* _Aim_:
Copy out all of the material, matching it word for word.
[START Dataset content]
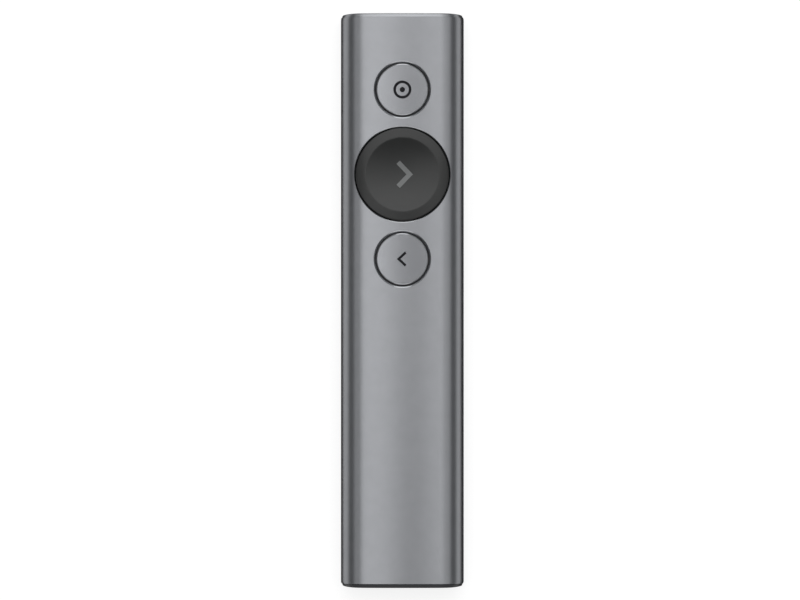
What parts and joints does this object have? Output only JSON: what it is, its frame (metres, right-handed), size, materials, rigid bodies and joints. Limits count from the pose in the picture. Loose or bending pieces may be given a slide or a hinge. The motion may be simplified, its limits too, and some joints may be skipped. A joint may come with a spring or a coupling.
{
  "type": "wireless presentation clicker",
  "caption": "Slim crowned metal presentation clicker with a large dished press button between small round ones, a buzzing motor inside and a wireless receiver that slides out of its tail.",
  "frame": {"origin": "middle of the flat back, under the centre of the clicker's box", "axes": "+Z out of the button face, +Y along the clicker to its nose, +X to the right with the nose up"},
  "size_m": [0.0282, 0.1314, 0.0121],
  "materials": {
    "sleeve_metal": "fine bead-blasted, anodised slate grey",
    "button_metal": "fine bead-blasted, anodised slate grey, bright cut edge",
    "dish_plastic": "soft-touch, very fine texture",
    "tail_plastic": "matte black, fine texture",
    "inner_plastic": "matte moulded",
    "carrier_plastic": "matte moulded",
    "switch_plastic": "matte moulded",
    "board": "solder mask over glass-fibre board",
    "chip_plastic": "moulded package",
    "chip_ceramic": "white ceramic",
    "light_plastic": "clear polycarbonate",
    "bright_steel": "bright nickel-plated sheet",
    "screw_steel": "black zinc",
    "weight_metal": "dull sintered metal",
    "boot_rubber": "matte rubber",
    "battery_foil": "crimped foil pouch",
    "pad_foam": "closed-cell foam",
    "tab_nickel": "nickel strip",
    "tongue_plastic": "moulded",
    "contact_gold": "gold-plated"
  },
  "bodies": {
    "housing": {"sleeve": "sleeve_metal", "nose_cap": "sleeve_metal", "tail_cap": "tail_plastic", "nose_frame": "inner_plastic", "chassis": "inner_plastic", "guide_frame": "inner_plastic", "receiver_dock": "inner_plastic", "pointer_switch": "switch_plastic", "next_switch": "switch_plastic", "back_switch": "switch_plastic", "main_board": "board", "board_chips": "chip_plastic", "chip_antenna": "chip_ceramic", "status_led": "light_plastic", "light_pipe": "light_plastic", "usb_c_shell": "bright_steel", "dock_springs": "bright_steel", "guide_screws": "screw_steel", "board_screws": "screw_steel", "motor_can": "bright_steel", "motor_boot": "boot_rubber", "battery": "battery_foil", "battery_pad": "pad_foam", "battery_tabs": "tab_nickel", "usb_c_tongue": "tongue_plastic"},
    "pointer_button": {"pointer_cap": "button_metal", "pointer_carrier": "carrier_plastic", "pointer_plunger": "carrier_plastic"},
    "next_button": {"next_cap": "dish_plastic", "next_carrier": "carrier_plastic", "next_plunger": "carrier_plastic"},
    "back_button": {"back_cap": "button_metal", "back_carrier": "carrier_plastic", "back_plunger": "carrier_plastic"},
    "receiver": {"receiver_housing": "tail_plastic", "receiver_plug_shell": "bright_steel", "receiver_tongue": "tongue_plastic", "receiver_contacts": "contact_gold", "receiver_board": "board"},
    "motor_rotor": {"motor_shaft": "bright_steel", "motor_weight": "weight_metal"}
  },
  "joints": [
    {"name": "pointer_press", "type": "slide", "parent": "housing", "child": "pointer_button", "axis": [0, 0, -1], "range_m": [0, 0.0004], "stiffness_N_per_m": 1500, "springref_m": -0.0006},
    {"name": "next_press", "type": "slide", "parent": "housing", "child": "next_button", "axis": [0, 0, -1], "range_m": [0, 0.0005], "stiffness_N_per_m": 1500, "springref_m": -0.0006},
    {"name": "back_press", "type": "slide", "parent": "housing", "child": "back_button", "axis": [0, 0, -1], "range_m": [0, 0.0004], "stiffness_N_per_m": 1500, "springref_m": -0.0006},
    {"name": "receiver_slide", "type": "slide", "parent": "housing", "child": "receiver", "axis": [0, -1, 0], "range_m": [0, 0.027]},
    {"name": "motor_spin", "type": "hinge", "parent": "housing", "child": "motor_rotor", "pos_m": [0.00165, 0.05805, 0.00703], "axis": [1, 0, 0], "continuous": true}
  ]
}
[END Dataset content]
* _The answer_:
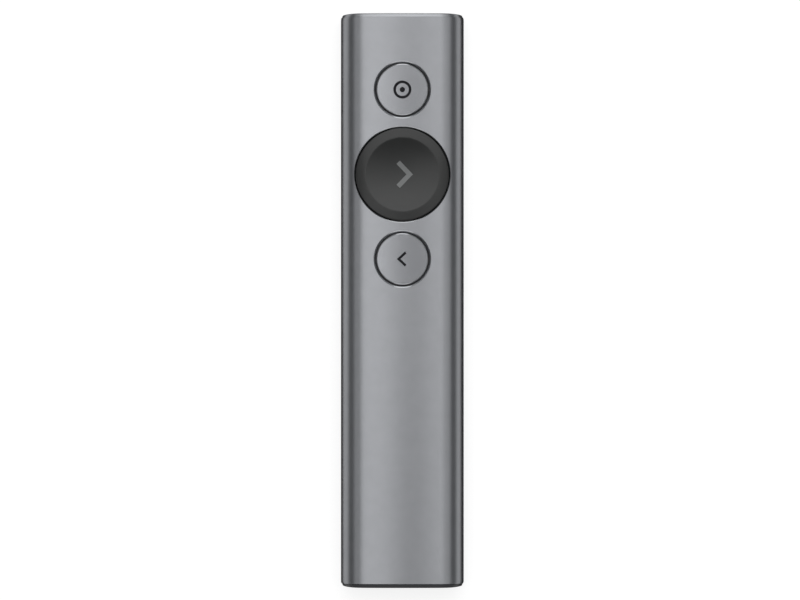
What parts and joints does this object have? Output only JSON: what it is, its frame (metres, right-handed), size, materials, rigid bodies and joints. Limits count from the pose in the picture. Loose or bending pieces may be given a slide or a hinge. The motion may be simplified, its limits too, and some joints may be skipped. A joint may come with a spring or a coupling.
{
  "type": "wireless presentation clicker",
  "caption": "Slim crowned metal presentation clicker with a large dished press button between small round ones, a buzzing motor inside and a wireless receiver that slides out of its tail.",
  "frame": {"origin": "middle of the flat back, under the centre of the clicker's box", "axes": "+Z out of the button face, +Y along the clicker to its nose, +X to the right with the nose up"},
  "size_m": [0.0282, 0.1314, 0.0121],
  "materials": {
    "sleeve_metal": "fine bead-blasted, anodised slate grey",
    "button_metal": "fine bead-blasted, anodised slate grey, bright cut edge",
    "dish_plastic": "soft-touch, very fine texture",
    "tail_plastic": "matte black, fine texture",
    "inner_plastic": "matte moulded",
    "carrier_plastic": "matte moulded",
    "switch_plastic": "matte moulded",
    "board": "solder mask over glass-fibre board",
    "chip_plastic": "moulded package",
    "chip_ceramic": "white ceramic",
    "light_plastic": "clear polycarbonate",
    "bright_steel": "bright nickel-plated sheet",
    "screw_steel": "black zinc",
    "weight_metal": "dull sintered metal",
    "boot_rubber": "matte rubber",
    "battery_foil": "crimped foil pouch",
    "pad_foam": "closed-cell foam",
    "tab_nickel": "nickel strip",
    "tongue_plastic": "moulded",
    "contact_gold": "gold-plated"
  },
  "bodies": {
    "housing": {"sleeve": "sleeve_metal", "nose_cap": "sleeve_metal", "tail_cap": "tail_plastic", "nose_frame": "inner_plastic", "chassis": "inner_plastic", "guide_frame": "inner_plastic", "receiver_dock": "inner_plastic", "pointer_switch": "switch_plastic", "next_switch": "switch_plastic", "back_switch": "switch_plastic", "main_board": "board", "board_chips": "chip_plastic", "chip_antenna": "chip_ceramic", "status_led": "light_plastic", "light_pipe": "light_plastic", "usb_c_shell": "bright_steel", "dock_springs": "bright_steel", "guide_screws": "screw_steel", "board_screws": "screw_steel", "motor_can": "bright_steel", "motor_boot": "boot_rubber", "battery": "battery_foil", "battery_pad": "pad_foam", "battery_tabs": "tab_nickel", "usb_c_tongue": "tongue_plastic"},
    "pointer_button": {"pointer_cap": "button_metal", "pointer_carrier": "carrier_plastic", "pointer_plunger": "carrier_plastic"},
    "next_button": {"next_cap": "dish_plastic", "next_carrier": "carrier_plastic", "next_plunger": "carrier_plastic"},
    "back_button": {"back_cap": "button_metal", "back_carrier": "carrier_plastic", "back_plunger": "carrier_plastic"},
    "receiver": {"receiver_housing": "tail_plastic", "receiver_plug_shell": "bright_steel", "receiver_tongue": "tongue_plastic", "receiver_contacts": "contact_gold", "receiver_board": "board"},
    "motor_rotor": {"motor_shaft": "bright_steel", "motor_weight": "weight_metal"}
  },
  "joints": [
    {"name": "pointer_press", "type": "slide", "parent": "housing", "child": "pointer_button", "axis": [0, 0, -1], "range_m": [0, 0.0004], "stiffness_N_per_m": 1500, "springref_m": -0.0006},
    {"name": "next_press", "type": "slide", "parent": "housing", "child": "next_button", "axis": [0, 0, -1], "range_m": [0, 0.0005], "stiffness_N_per_m": 1500, "springref_m": -0.0006},
    {"name": "back_press", "type": "slide", "parent": "housing", "child": "back_button", "axis": [0, 0, -1], "range_m": [0, 0.0004], "stiffness_N_per_m": 1500, "springref_m": -0.0006},
    {"name": "receiver_slide", "type": "slide", "parent": "housing", "child": "receiver", "axis": [0, -1, 0], "range_m": [0, 0.027]},
    {"name": "motor_spin", "type": "hinge", "parent": "housing", "child": "motor_rotor", "pos_m": [0.00165, 0.05805, 0.00703], "axis": [1, 0, 0], "continuous": true}
  ]
}